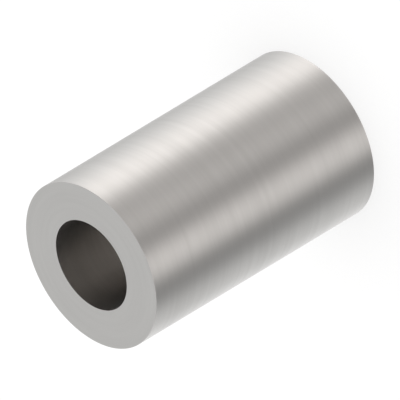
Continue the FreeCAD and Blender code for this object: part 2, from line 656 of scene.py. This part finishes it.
@dataclass
class Studio:
    """A pale floor, a white backdrop with soft cards in front of it, and the camera.

    Attributes:
        sleeve: The sleeve, whose middle the camera looks at.
        elevation: How far above the horizon the camera stands, in degrees.
        roll: How far the camera is turned about its own line of sight, in degrees.
        frame_width: Width of the picture at the sleeve.
        camera_distance: From the sleeve's middle to the camera.
        floor_size: Side of the floor.
        paper: Colour of the floor's paper, as sRGB hex.
        floor_white: How much of the floor the camera sees as plain white, from 0 to 1.
        backdrop: Brightness of the white backdrop all round, which the camera and the metal both see.
        ceiling: Brightness of the ceiling.
        wall_top: Elevation at which the cards and walls begin to give way to the ceiling, in degrees.
        ceiling_edge: Elevation above which there is only ceiling, in degrees.
        lamp_level: Brightness of the softbox, where 1 is white.
        lamp_radius: Radius of the softbox.
        lamp_height: Height of the softbox above the floor.
        cards: What stands round the sleeve, each in front of those before it.
        warm_side: The side of the room that is lit a little warmer.
        warm_white: Colour of the light there, as sRGB hex.
    """

    sleeve: Sleeve
    elevation: float = 34.43
    roll: float = -121.023
    frame_width: float = 0.02597
    camera_distance: float = 0.3
    floor_size: float = 2.0
    paper: str = "#FCFCFC"
    floor_white: float = 0.6
    backdrop: float = 1.0
    ceiling: float = 0.89
    wall_top: float = 5
    ceiling_edge: float = 30
    lamp_level: float = 0.6
    lamp_radius: float = 0.45
    lamp_height: float = 0.5
    # For each card: azimuth, half width and soft edge in degrees, name, brightness.
    cards: tuple[Card, ...] = (
        Card(-170, 30, 20, "rear fill", 1.4),
        Card(155, 5, 10, "rear gap", 0.65),
        Card(25, 80, 60, "key softbox", 2.1),
        Card(-60, 30, 40, "black flag", 0.25),
        Card(-43, 12, 20, "strip light", 1.4),
        Card(-5, 17, 10, "gap by the camera", 0.4),
        Card(25, 20, 15, "front fill", 0.95),
        Card(47, 15, 20, "grey card", 0.65),
    )
    warm_side: Sector = Sector(azimuth=19, half_width=83, edge=8)
    warm_white: str = "#FFFBF9"

    def build(self) -> None:
        """Builds the floor, the light and the camera."""
        self._add_floor()
        self._add_softbox()
        self._light_room()
        self._add_camera()
        bpy.context.scene.view_settings.view_transform = "Standard"

    def _add_floor(self) -> None:
        """Adds the floor, which shows white with the sleeve's soft shadow.

        The metal doesn't reflect it, because the sleeve is pictured with open studio below it.
        """
        deselect_all()
        bpy.ops.mesh.primitive_plane_add(size=self.floor_size)
        floor = bpy.context.object
        floor.name = "floor"
        floor.data.materials.append(self._floor_material())
        floor.visible_glossy = False
        floor.visible_shadow = False

    def _floor_material(self) -> bpy.types.Material:
        """Builds the floor's white paper, of which the camera sees a part as plain white.

        That part ends under the sleeve's wall, so that the paper at the foot of the bore stays dim.

        Returns:
            The material.
        """
        material = bpy.data.materials.new("white_background_paper")
        material.use_nodes = True
        tree = material.node_tree
        tree.nodes.clear()
        place = add_node(tree, "ShaderNodeTexCoord")
        from_axis = add_node(
            tree, "ShaderNodeVectorMath", {"operation": "LENGTH"}, {0: place.outputs["Object"]}
        )
        outside = add_node(
            tree,
            "ShaderNodeMapRange",
            None,
            {
                "Value": from_axis.outputs["Value"],
                "From Min": self.sleeve.bore_radius,
                "From Max": self.sleeve.outer_radius,
                "To Max": self.floor_white,
            },
        )
        rays = add_node(tree, "ShaderNodeLightPath")
        share = add_node(
            tree,
            "ShaderNodeMath",
            {"operation": "MULTIPLY"},
            {0: rays.outputs["Is Camera Ray"], 1: outside.outputs["Result"]},
        )
        paper = add_node(tree, "ShaderNodeBsdfDiffuse", None, {"Color": linear(self.paper)})
        white = add_node(
            tree, "ShaderNodeEmission", None, {"Color": WHITE, "Strength": self.backdrop}
        )
        both = add_node(
            tree,
            "ShaderNodeMixShader",
            None,
            {"Fac": share.outputs[0], 1: paper.outputs[0], 2: white.outputs[0]},
        )
        add_node(tree, "ShaderNodeOutputMaterial", None, {"Surface": both.outputs[0]})
        return material

    def _add_softbox(self) -> None:
        """Adds the large softbox overhead, which gives the floor its shadow."""
        data = bpy.data.lights.new("overhead_softbox", "AREA")
        data.shape = "DISK"
        data.size = 2 * self.lamp_radius
        area = math.pi * self.lamp_radius**2
        # A flat lamp's power is its brightness times its area times pi.
        data.energy = self.lamp_level * area * math.pi
        lamp = bpy.data.objects.new("overhead_softbox", data)
        lamp.location = (0, 0, self.lamp_height)
        lamp.visible_glossy = False
        bpy.context.scene.collection.objects.link(lamp)

    def _light_room(self) -> None:
        """Builds the world: a white backdrop, the cards in front of it by azimuth, and a ceiling.

        Every ray sees the same backdrop, so the metal shows it too, wherever no card stands in front
        of it. Only the camera looks past the cards, as they stand outside its view.
        """
        world = bpy.data.worlds.new("studio_room")
        bpy.context.scene.world = world
        world.use_nodes = True
        tree = world.node_tree
        tree.nodes.clear()
        place = add_node(tree, "ShaderNodeTexCoord")
        parts = add_node(tree, "ShaderNodeSeparateXYZ", None, {"Vector": place.outputs["Generated"]})
        flat = add_node(
            tree, "ShaderNodeCombineXYZ", None, {"X": parts.outputs["X"], "Y": parts.outputs["Y"]}
        )
        heading = add_node(
            tree, "ShaderNodeVectorMath", {"operation": "NORMALIZE"}, {0: flat.outputs["Vector"]}
        ).outputs["Vector"]
        overhead = self._overhead(tree, parts.outputs["Z"])
        room_light = add_node(
            tree,
            "ShaderNodeBackground",
            None,
            {
                "Color": self._room_colour(tree, heading, overhead),
                "Strength": self._room_level(tree, heading, overhead),
            },
        )
        backdrop = add_node(
            tree, "ShaderNodeBackground", None, {"Color": WHITE, "Strength": self.backdrop}
        )
        rays = add_node(tree, "ShaderNodeLightPath")
        seen = add_node(
            tree,
            "ShaderNodeMixShader",
            None,
            {"Fac": rays.outputs["Is Camera Ray"], 1: room_light.outputs[0], 2: backdrop.outputs[0]},
        )
        add_node(tree, "ShaderNodeOutputWorld", None, {"Surface": seen.outputs[0]})

    def _overhead(
        self, tree: bpy.types.NodeTree, height: bpy.types.NodeSocket
    ) -> bpy.types.NodeSocket:
        """Adds how far the walls have given way to the ceiling.

        Args:
            tree: The world's node tree.
            height: The upright part of the ray's direction, which is one unit long.

        Returns:
            A socket with 0 on the walls and 1 on the ceiling.
        """
        return add_node(
            tree,
            "ShaderNodeMapRange",
            {"interpolation_type": "SMOOTHSTEP"},
            {
                "Value": height,
                "From Min": math.sin(math.radians(self.wall_top)),
                "From Max": math.sin(math.radians(self.ceiling_edge)),
            },
        ).outputs["Result"]

    def _room_level(
        self,
        tree: bpy.types.NodeTree,
        heading: bpy.types.NodeSocket,
        overhead: bpy.types.NodeSocket,
    ) -> bpy.types.NodeSocket:
        """Adds the room's brightness: the backdrop, each card in front of it, then the ceiling.

        Args:
            tree: The world's node tree.
            heading: The horizontal direction of the ray, one unit long.
            overhead: How far the walls have given way to the ceiling.

        Returns:
            The socket that holds the brightness.
        """
        level: float | bpy.types.NodeSocket = self.backdrop
        for card in self.cards:
            level = add_node(
                tree,
                "ShaderNodeMix",
                {"data_type": "FLOAT"},
                {"Factor": card.mask(tree, heading), "A": level, "B": card.level},
            ).outputs["Result"]
        return add_node(
            tree,
            "ShaderNodeMix",
            {"data_type": "FLOAT"},
            {"Factor": overhead, "A": level, "B": self.ceiling},
        ).outputs["Result"]

    def _room_colour(
        self,
        tree: bpy.types.NodeTree,
        heading: bpy.types.NodeSocket,
        overhead: bpy.types.NodeSocket,
    ) -> bpy.types.NodeSocket:
        """Adds the colour of the light: white, and a little warmer on one side of the walls.

        Args:
            tree: The world's node tree.
            heading: The horizontal direction of the ray, one unit long.
            overhead: How far the walls have given way to the ceiling.

        Returns:
            The socket that holds the colour.
        """
        on_walls = add_node(tree, "ShaderNodeMath", {"operation": "SUBTRACT"}, {0: 1.0, 1: overhead})
        warmth = add_node(
            tree,
            "ShaderNodeMath",
            {"operation": "MULTIPLY"},
            {0: self.warm_side.mask(tree, heading), 1: on_walls.outputs[0]},
        )
        return add_node(
            tree,
            "ShaderNodeMix",
            {"data_type": "RGBA"},
            {"Factor": warmth.outputs[0], "A": WHITE, "B": linear(self.warm_white)},
        ).outputs["Result"]

    def _add_camera(self) -> None:
        """Adds the camera: a parallel view from -Y, rolled until the standing sleeve lies aslant."""
        data = bpy.data.cameras.new("camera")
        data.type = "ORTHO"
        data.ortho_scale = self.frame_width
        data.clip_start = self.camera_distance / CLIP_RANGE
        data.clip_end = self.camera_distance * CLIP_RANGE
        camera = bpy.data.objects.new("camera", data)
        rise = math.radians(self.elevation)
        back = Vector((0, -math.cos(rise), math.sin(rise)))
        upright = (-back).to_track_quat("-Z", "Y").to_matrix().to_4x4()
        rolled = upright @ Matrix.Rotation(math.radians(self.roll), 4, "Z")
        middle = Vector((0, 0, self.sleeve.length / 2))
        camera.matrix_world = Matrix.Translation(middle + back * self.camera_distance) @ rolled
        bpy.context.scene.collection.objects.link(camera)
        bpy.context.scene.camera = camera


def main() -> None:
    """Builds the sleeve and its studio."""
    logging.basicConfig(level=logging.INFO, format="%(name)s: %(message)s")
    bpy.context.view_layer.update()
    sleeve = Sleeve.from_frame("spacer_sleeve")
    piece = sleeve.build()
    log.info("%s: %d faces, %d finishes", piece.name, len(piece.data.polygons), len(Zone))
    studio = Studio(sleeve)
    studio.build()
    log.info("studio: %d cards, camera %s", len(studio.cards), bpy.context.scene.camera.name)


if __name__ == "__main__":
    main()
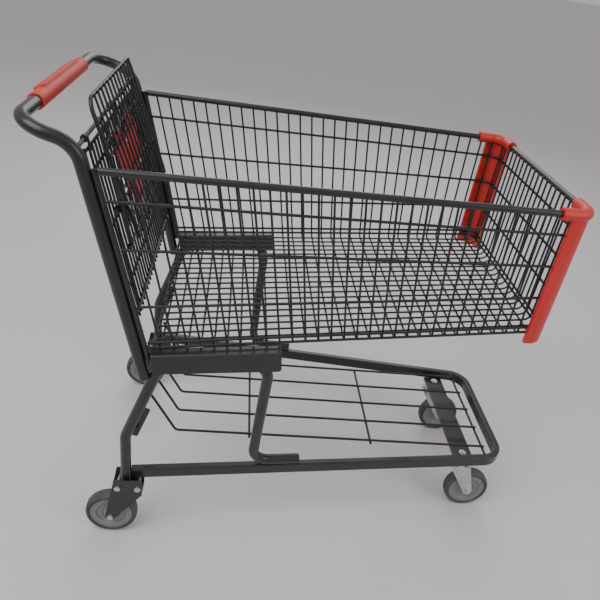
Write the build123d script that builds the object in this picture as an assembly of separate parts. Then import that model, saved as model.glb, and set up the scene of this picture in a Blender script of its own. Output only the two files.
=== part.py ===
"""Nesting shopping trolley with a swing-up rear gate and a folding child seat.

Millimetres. +X points to the nose, +Z up, the trolley is symmetric about Y = 0.
The origin lies on the floor under the middle of the bounding box.
"""

import os
from math import atan2, cos, degrees, radians, sin, sqrt, tan

from build123d import *

# ---- overall sizes
overall_length = 1180.0
rear_half = 288.0            # upright and rear bar centres, from the middle plane
handle_height = 1021.0       # handle tube centre above the floor
rim_height = 947.0           # rim bar centre above the floor
lean = radians(13.2)         # uprights and gate lean back at the top

# ---- tubes and wires
tube_d = 25.0
tube_wall = 1.8
rim_d = 14.0
rear_bar_d = 12.0
hoop_d = 6.0
mesh_d = 4.6
rack_d = 6.5
weld_sink = 0.2              # how far touching wires sink into each other

# ---- basket
basket_rear_x = -446.0       # rear bar centre at rim height
basket_front_x = 502.0       # rim centre across the nose
front_half = 252.0           # rim centre at the nose, from the middle plane
floor_rear_z = 560.0         # underside of the floor at the rear bars
floor_front_z = 658.0        # underside of the floor at the nose
side_gaps = 31               # gaps between upright side wires
floor_wires = 20
rim_corner_r = 32.0
cap_r = 13.0                 # bumper sleeve over the rim corner
cap_leg = 34.0
strip_out = 8.0              # bumper strip beyond the rim line
strip_leg = 10.0
strip_bottom_z = 640.0
bumper_gap = 0.3
side_bend_r = 9.0
floor_bend_r = 18.0
floor_side_gap = 24.0        # outermost floor wire to the side wires
hoop_rear_z = (890.0, 794.0, 668.0)
hoop_front_z = (901.0, 830.0, 756.0)
edge_hoop_lifts = (22.0, 9.3)   # two lowest hoops above the floor's underside

# ---- handle
handle_half = 298.0          # bar ends, a little wider than the uprights
handle_bend_r = 52.0
neck_bend_r = 60.0
arm_slope = radians(16.8)    # the arms rise to the handle
grip_r = 16.0
grip_reach = 18.8            # rearmost edge of the grip's pad behind the handle centre
grip_half = 171.0
grip_gap = 0.1
upright_foot_z = 496.0

# ---- chassis
chassis_half = 284.0
leg_x = -402.0
leg_foot_z = 147.0
leg_knee_z = 317.0
leg_top_x = -328.0
leg_bend_r = 55.0
elbow_r = 42.0
front_leg_x = -95.0
front_leg_foot_x = -104.0
foot_end_x = 14.0
channel_h = 48.0
channel_wall = 2.5
channel_gap = 0.3
channel_rear_x = -345.0
channel_front_x = -72.0

# ---- base frame
rail_h = 30.0
rail_w = 18.0
rail_wall = 1.6
rail_bottom_z = 181.0
rail_rear_half = 280.0
rail_front_half = 176.0
rail_corner_r = 52.0
plate_w = 54.0
plate_t = 6.0
rack_half = 150.0
rack_wires = 5
rack_cross_x = (-109.0, 218.0)
rack_bend_x = -300.0
rack_bend_r = 14.0
rack_rear_z = 340.0
rack_front_gap = 46.0        # last rack cross wire behind the nose bar's centre

# ---- casters
wheel_r = 62.5
wheel_w = 32.0
core_r = 51.0
core_w = 26.0
axle_r = 4.0
axle_clearance = 0.05
bush_r = 9.0
bush_end_gap = 0.4
cheek_t = 3.0
cheek_gap = 3.0              # wheel face to fork cheek
boss_r = 12.0
head_r = 8.0                 # axle and bolt heads
head_t = 5.0
caster_half = 154.0
swivel_back = 108.0          # swivel axis behind the nose
caster_trail = 45.0
crown_z = 153.0              # underside of the swivel fork's crown
crown_t = 4.0
crown_half = 28.0
swivel_gap = 0.3
race_r = 23.0
flange_t = 5.0
pin_r = 6.0
pin_clearance = 0.05
rear_trail = 36.0
socket_top_z = 191.0         # top of the rear fork's cheeks beside the leg
socket_front = 40.0          # cheek edge ahead of the leg's centre
socket_rear = 26.0
bolt_r = 4.0

# ---- rear gate (down runs along the closed gate, out stands forward off it)
gate_rod_z = 984.0
gate_rod_d = 8.0
gate_frame_d = 8.0
gate_half = 257.0
gate_bottom = 384.0
gate_pitch = 22.0
gate_wire_d = 5.0
gate_cross_d = 6.0
gate_bars_down = (18.0, 58.0, 177.0, 312.0)
leg_hole_wires = (2, 5)      # upright wires left out between the second and third bars
loop_slots = (0.5, 5.5, 10.5)
swing_gap = 0.3
eye_wall = 3.0
eye_w = 9.0
eye_clearance = 0.08
stop_z = 650.0
stop_d = 6.0

# ---- folding child seat, linked to the gate as a parallelogram
seat_down = 247.0            # upper pivot, on the gate
arm_down = 364.0             # lower pivot, on the gate
link_length = 215.0          # pivot to pivot, along the gate when folded
link_rise = 4.0              # the folded links lean this far off the gate
link_d = 6.0
arm_d = 5.0
seat_slot = 7.5              # side bars run between gate wires, counted in pitches
arm_slot = 10.5
open_pivot_gap = 0.3
plate_lobe_r = 46.0
plate_lobe_half = 62.0
plate_tip_r = 14.0
plate_tip_down = 224.0
seat_wire_d = 4.6
seat_cross_down = (134.0, 202.0)
seat_wire_slots = (5.5, 6.5)
back_half = 198.0
back_top = -57.0
back_bottom = 217.0
back_bar_d = 8.0
back_wire_d = 4.6
back_pitch = 29.0
back_slope = 0.095           # the panel stands off the gate toward its foot
back_corner_r = 26.0
back_cross_down = (-16.0, 50.0, 132.0, 212.0)
back_gap = 0.7               # panel bars to the seat's front bar
hook_slot = 4.5              # eyes on the seat's front bar, counted in panel pitches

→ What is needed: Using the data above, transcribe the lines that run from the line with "Write the build123d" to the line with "folding child seat.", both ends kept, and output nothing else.

→ In response:
Write the build123d script that builds the object in this picture as an assembly of separate parts. Then import that model, saved as model.glb, and set up the scene of this picture in a Blender script of its own. Output only the two files.
=== part.py ===
"""Nesting shopping trolley with a swing-up rear gate and a folding child seat.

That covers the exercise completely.